• **Work required**:
From the line containing "The OpenSCAD and" through the line containing "rounds its edges.", retype each line exactly; include both end lines and nothing beyond them.

◇ ◇ ◇ ◇ ◇ ◇ ◇

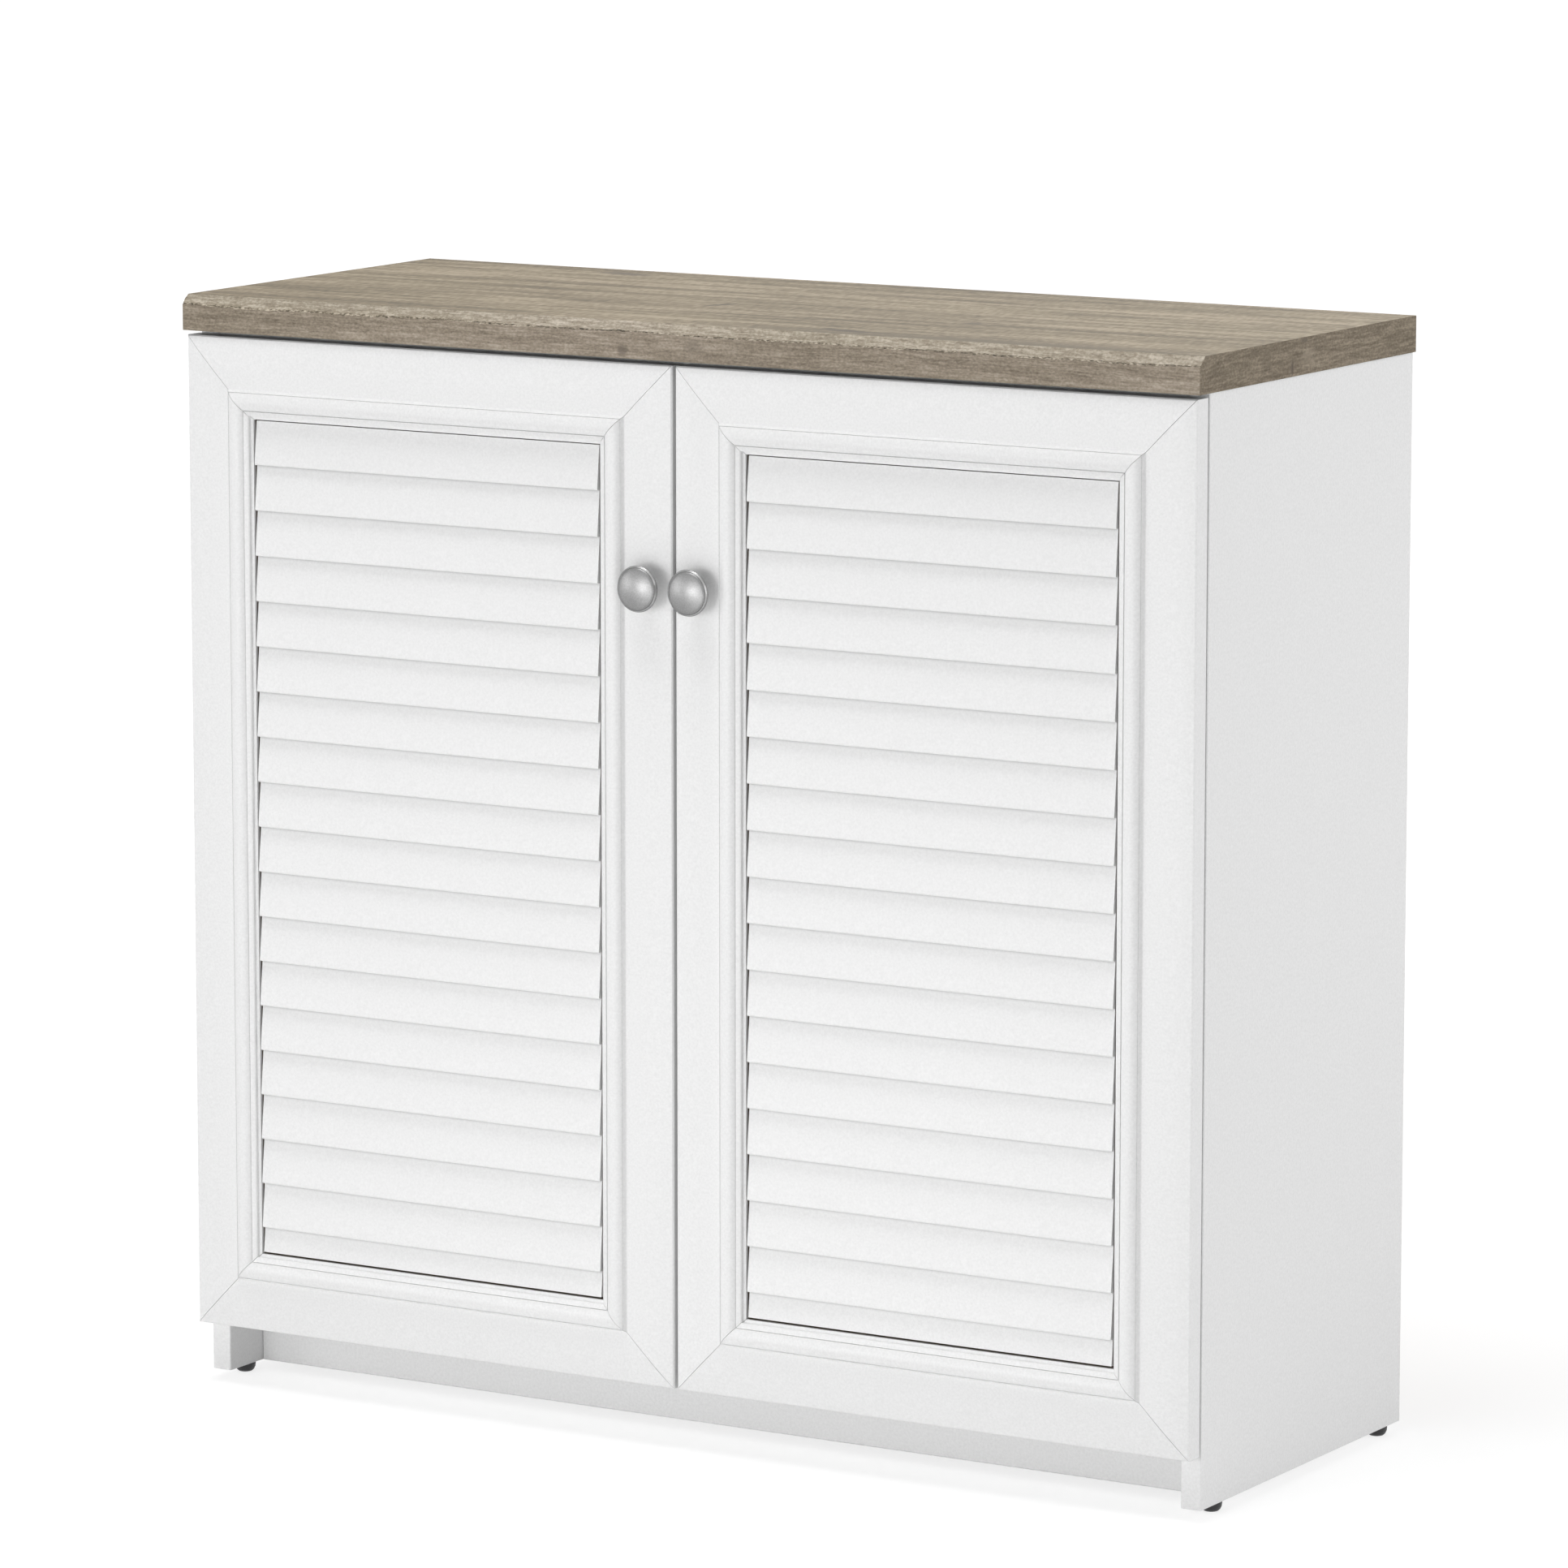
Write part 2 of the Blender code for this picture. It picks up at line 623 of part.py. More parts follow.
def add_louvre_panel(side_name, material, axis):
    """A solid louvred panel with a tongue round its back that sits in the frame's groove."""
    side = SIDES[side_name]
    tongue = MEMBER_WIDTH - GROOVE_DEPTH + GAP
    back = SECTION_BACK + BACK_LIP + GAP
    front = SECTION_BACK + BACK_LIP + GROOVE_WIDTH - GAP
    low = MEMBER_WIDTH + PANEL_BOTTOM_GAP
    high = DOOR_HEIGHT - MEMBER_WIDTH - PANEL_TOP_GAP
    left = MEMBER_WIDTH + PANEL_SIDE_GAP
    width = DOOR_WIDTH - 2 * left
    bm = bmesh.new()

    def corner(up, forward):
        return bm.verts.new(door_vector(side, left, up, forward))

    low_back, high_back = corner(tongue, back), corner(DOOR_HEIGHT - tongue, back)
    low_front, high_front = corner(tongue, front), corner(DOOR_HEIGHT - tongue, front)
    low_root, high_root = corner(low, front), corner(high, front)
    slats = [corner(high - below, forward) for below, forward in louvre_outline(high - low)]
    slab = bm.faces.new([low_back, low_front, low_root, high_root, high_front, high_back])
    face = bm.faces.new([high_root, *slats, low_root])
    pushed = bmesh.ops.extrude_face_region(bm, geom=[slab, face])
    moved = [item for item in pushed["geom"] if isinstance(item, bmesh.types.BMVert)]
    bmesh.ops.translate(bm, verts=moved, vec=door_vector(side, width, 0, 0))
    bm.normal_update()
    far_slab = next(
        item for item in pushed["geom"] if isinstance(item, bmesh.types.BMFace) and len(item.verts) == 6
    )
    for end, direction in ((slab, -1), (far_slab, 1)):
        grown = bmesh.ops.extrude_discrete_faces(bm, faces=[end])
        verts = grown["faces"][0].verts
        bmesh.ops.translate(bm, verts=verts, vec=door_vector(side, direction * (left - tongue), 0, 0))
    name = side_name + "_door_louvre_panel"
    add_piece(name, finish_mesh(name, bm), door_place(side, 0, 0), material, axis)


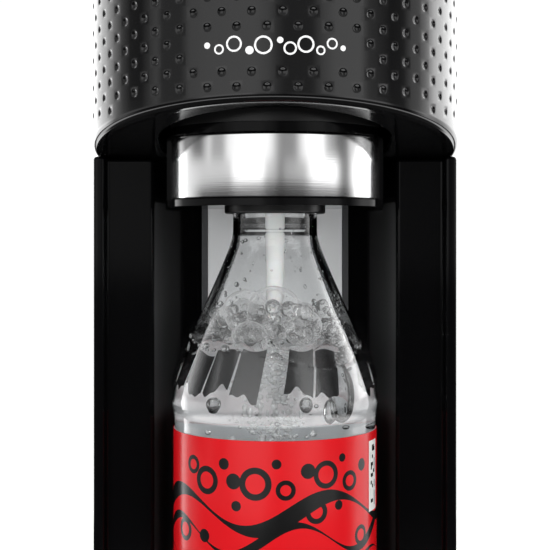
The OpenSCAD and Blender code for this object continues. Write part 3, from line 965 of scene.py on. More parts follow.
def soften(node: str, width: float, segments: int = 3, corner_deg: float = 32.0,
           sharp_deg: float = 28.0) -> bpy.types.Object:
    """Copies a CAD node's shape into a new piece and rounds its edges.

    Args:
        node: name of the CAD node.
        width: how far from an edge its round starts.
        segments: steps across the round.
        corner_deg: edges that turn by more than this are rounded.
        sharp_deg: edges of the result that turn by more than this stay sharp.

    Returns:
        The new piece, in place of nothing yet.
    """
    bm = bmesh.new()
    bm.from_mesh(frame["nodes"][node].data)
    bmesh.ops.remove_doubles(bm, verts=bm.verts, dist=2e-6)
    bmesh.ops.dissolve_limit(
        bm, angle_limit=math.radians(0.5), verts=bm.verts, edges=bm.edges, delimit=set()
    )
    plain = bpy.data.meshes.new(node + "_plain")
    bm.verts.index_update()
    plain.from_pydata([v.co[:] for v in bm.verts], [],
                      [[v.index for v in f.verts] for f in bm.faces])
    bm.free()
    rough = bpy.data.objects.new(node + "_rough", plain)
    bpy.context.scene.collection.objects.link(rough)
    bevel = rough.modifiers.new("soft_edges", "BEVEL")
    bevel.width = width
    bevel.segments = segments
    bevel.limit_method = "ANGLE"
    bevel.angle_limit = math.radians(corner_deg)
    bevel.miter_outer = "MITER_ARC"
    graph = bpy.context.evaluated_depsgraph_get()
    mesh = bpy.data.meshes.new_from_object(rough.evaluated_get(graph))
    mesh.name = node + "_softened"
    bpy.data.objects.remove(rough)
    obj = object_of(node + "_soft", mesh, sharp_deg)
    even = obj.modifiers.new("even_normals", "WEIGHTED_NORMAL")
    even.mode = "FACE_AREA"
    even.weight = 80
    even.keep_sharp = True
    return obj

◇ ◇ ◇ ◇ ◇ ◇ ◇

• **Exercise output**:
The OpenSCAD and Blender code for this object continues. Write part 3, from line 965 of scene.py on. More parts follow.
def soften(node: str, width: float, segments: int = 3, corner_deg: float = 32.0,
           sharp_deg: float = 28.0) -> bpy.types.Object:
    """Copies a CAD node's shape into a new piece and rounds its edges.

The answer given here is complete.